Но, рассудив потом, что такие слова не могли излиться из уст такого малого и притом умного ребенка и что, конечно, нечистый дух внушил мне их, он сотворил крестное знамение и сказал мне: "Тютю, дурный! Чи ты не знаешь, що ты сказав?" Я, ничего не понимая, повторил сквозь слезы: "Я говорю, для чего останавливаться по точкам?" Тут он, видя мое неведение и уверясь, что такой вопрос сделан мною без всякого злого намерения, смягчил голос и сказал: "Дурный, дурный! хиба ж ты не знаешь, что книги так уж и писаны, щобы, читая их, останавливались по точкам, и що вси праведные их так читали?" Ничего не понимая, я опять спросил: "Да для чего же это нужно?" Не умея дать лучшего пояснения, он начал мне толковать: "Адже тоби не можно прочитать всего псальма одним духом, то треба и отдыхнуть; от для того святые и праведные, которые сие писали, нароком и поставили точки. А ты б то, дурный, думав, що воны поставили их дарма?" И он очень был доволен, что растолковал мне так ясно, что более, казалось, нечего было и говорить. Но к крайнему его изумлению я и тут нашел кой-что для себя непонятным и, ворча, все еще сквозь слезы сказал: "Помилуйте, да это быть не может! Вот посмотрите, как точки расставлены: вот тут (указывая на книгу) от точки до точки - три слова, а тут - целых десять строк, а их нельзя проговорить одним духом; так это быть не может, чтоб они были поставлены для отдыха". Учитель, видя, что злой дух совершенно овладел мною (ибо не может быть, чтоб без его наущения такой умный ребенок не понял того, что, по его мнению, он растолковал так ясно), а потому, не желая входить в состязание с сатаною, как он говорил, отпустил он мне в голову порядочную тукманку, говоря: "Колы ты тым точкам не веришь, так от тоби точка! от сей, мабуть, поверишь; и колы ще будешь пытати, то я тоби, для пояснения, таку задам жарёху, що з неделю будешь заглядывать!" После такого сильного доказательства я уже навсегда отказался от подобных вопросов.

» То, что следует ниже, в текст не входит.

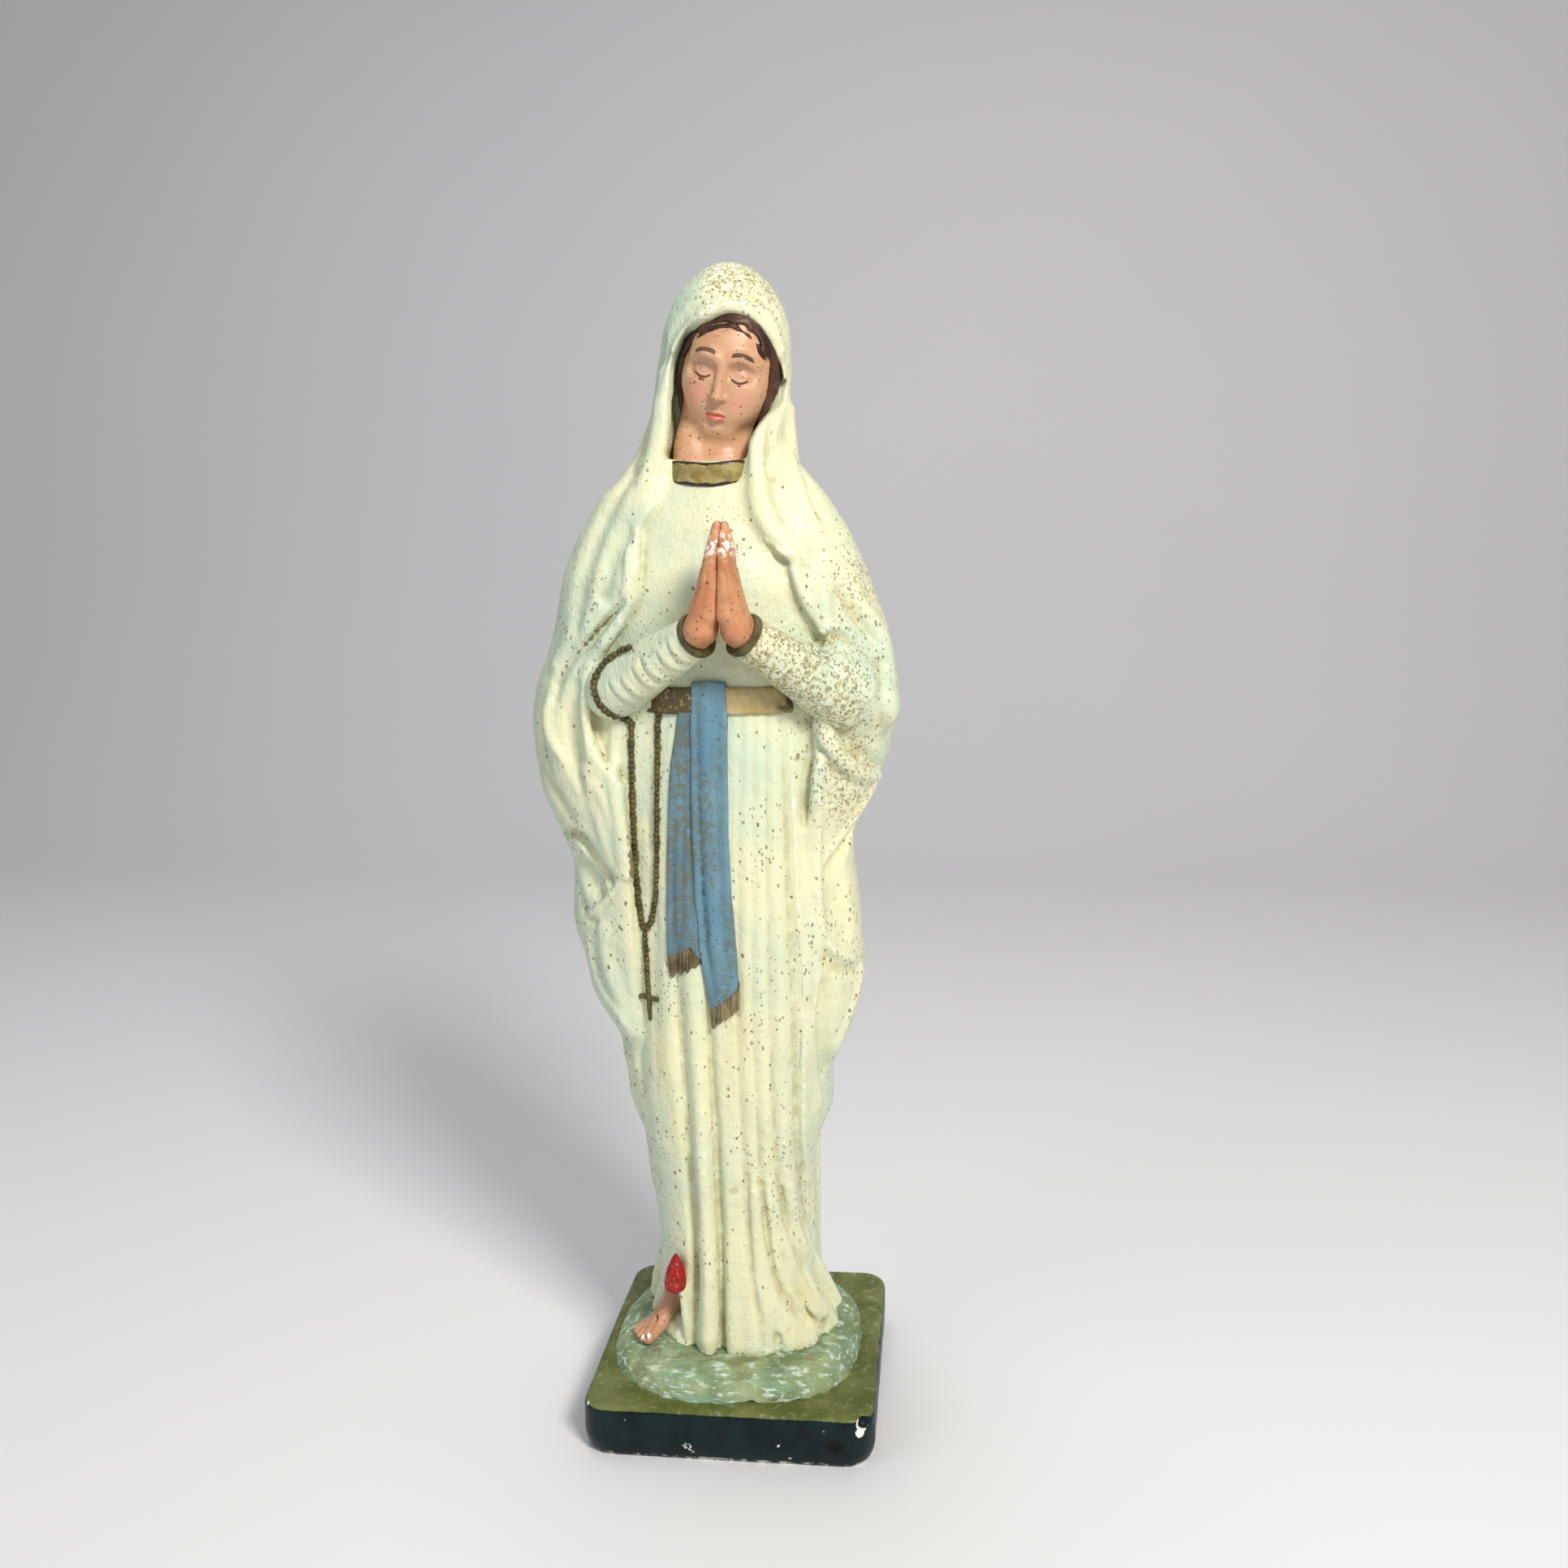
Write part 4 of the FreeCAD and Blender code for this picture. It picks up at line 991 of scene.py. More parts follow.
def make_cuff(side):
    """The narrow turned band at the wrist, a little out of true."""
    start, end = elbow(side), wrist(side)
    along = (end - start) / np.linalg.norm(end - start)
    c = Clay(end - 18, end + 18, 0.5)
    x, y, z = c.grid()
    t = (x - end[0]) * along[0] + (y - end[1]) * along[1] + (z - end[2]) * along[2]
    gap = np.sqrt(np.maximum((x - end[0]) ** 2 + (y - end[1]) ** 2 + (z - end[2]) ** 2 - t * t, 0))
    ring = trim(gap - 11.3, np.abs(t - 2.2) - 2.3, 1.6)
    c.d = ring.astype(F4)
    return c


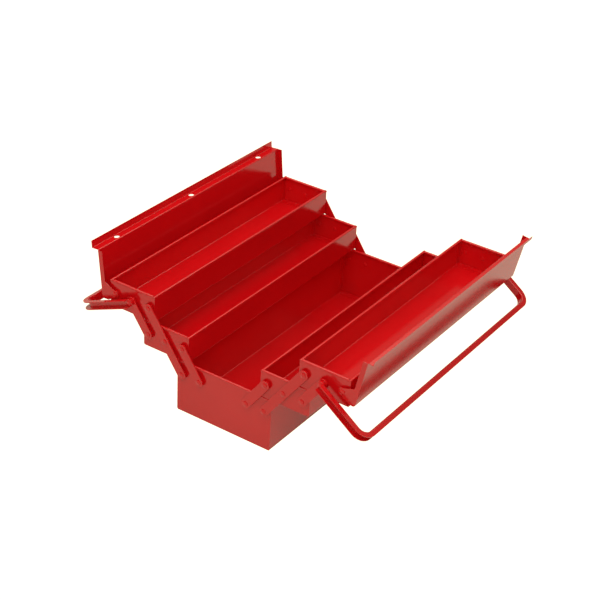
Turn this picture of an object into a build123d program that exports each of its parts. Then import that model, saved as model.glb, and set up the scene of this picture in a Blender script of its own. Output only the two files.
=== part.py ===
from build123d import *
import os
from math import acos, atan2, cos, degrees, hypot, radians, sin

os.makedirs("parts", exist_ok=True)

# Millimetres and degrees. X runs across the box, Y along it and Z up, and the origin is under
# the middle of the bottom box. The near end is at -Y. The box is modelled standing open, with
# both stacks of trays swung out, both lids back and both handles hanging.

# Bottom box and trays
box_length = 526  # over the end walls
box_width = 200  # over the long walls
box_height = 104
tray_height = 52
sheet = 0.8
fold_radius = 3.0  # outside radius of the folds along a floor
rim_stand = 0.5  # of the rolled rim, outside its wall
rim_width = 5.0
rim_height = 4.6
rim_round = 2.0
rim_end_round = 0.4
seam_depth = 12  # welded seam of an end wall, along the floor and the long walls
seam_drop = 3  # from the rim down to the top of a seam
rest_gap = 0.3  # between a tray and the rim that it rests on
centre_gap = 0.5  # from the middle plane to a closed tray

# Pivots
pivot_inset = 12.5  # from an outer wall and from the middle plane
pivot_drop = 25  # below every rim
rivet_radius = 2.5
rivet_play = 0.05  # round a rivet, and between faces that turn on each other
head_radius = 5.0
head_height = 1.8
tail_radius = 4.0
tail_height = 1.5
spacer_radius = 6.0

# Folding arms
arm_width = 18
arm_sheet = 2.0
arm_stand = 3.8  # from an end wall to the arms
arm_round = 0.5

# Lids, sized in the closed position
left_swing_angle = 95.5  # of a lid from closed to open
right_swing_angle = 101
lid_corner = 5.5  # outside radius of the long folded corner
lid_sweep_gap = 0.35  # between the swinging lid and the tray's rim
lid_side_gap = 0.4  # between a skirt and the tray's rim
lid_stop_gap = 0.35  # between a skirt's edge and the tray's wall when open
lid_end_stand = 4.0  # from an end wall to a lid's cheek
cheek_depth = 9
ear_radius = 8.0
ear_reach = 19  # how far an ear's slope runs inwards from the hinge
ear_round = 4.0
lock_fold = 8.5  # from the middle plane to the upstand
lock_fold_radius = 1.3  # in the middle of the sheet
lock_inset = 1.5  # from a lid's end to the end of its upstand
left_upstand = 15.0
left_lip = 13.0
right_upstand = 9.5  # lower, because the left lip laps over it when both lids are closed
right_lip = 7.0
lock_hole_radius = 5.0  # in the left upstand
lock_hole_height = 7.0
lock_hole_pitch = 210
lock_hole_count = 3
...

В скором времени, по настоянию матери, которой слишком жаль было, что бедного ребенка учитель, сам ничего не зная, так жестоко наказывает, отвезли меня в Кондратовку, в имение, принадлежащее графу и потому находившееся также под распоряжением отца моего, к тамошнему священнику отцу Димитрию, чтобы я повторял выученное мною до того времени, пока повезут меня в Белгород. Не оскорбляя памяти покойника, я должен сказать, что новый наставник мой отец Димитрий был тоже недальнего образования и только в тогдашнее время мог быть священником: что не каждый день повторялось в служении, то он разбирал весьма плохо. Так, например, когда мне было уже лет пятнадцать, то граф однажды в троицын день, зная, что священник плохо читает, послал меня к нему от своего имени попросить, чтобы молитвы, которые читаются при коленопреклонении, прочитал он сперва дома, дабы можно было внятнее их слышать. Но он сделал лучше: он прочитал во время служения только две молитвы, а третьей совсем не читал. А когда, после обедни, пришел к графу с просвирою поздравить с праздником, что делалось в каждый двунадесятый праздник и в день именин графских, то граф спросил: почему он прочел только две молитвы? Священник почтительно отвечал: "Ваше сиятельство присылали, чтобы я прочитал молитвы у себя на дому; почему одну и прочел дома. Извините, что больше не успел прочитать; а остальные две прочел в церкви, во время служения". Граф, слушая это, улыбнулся и не сказал ни слова.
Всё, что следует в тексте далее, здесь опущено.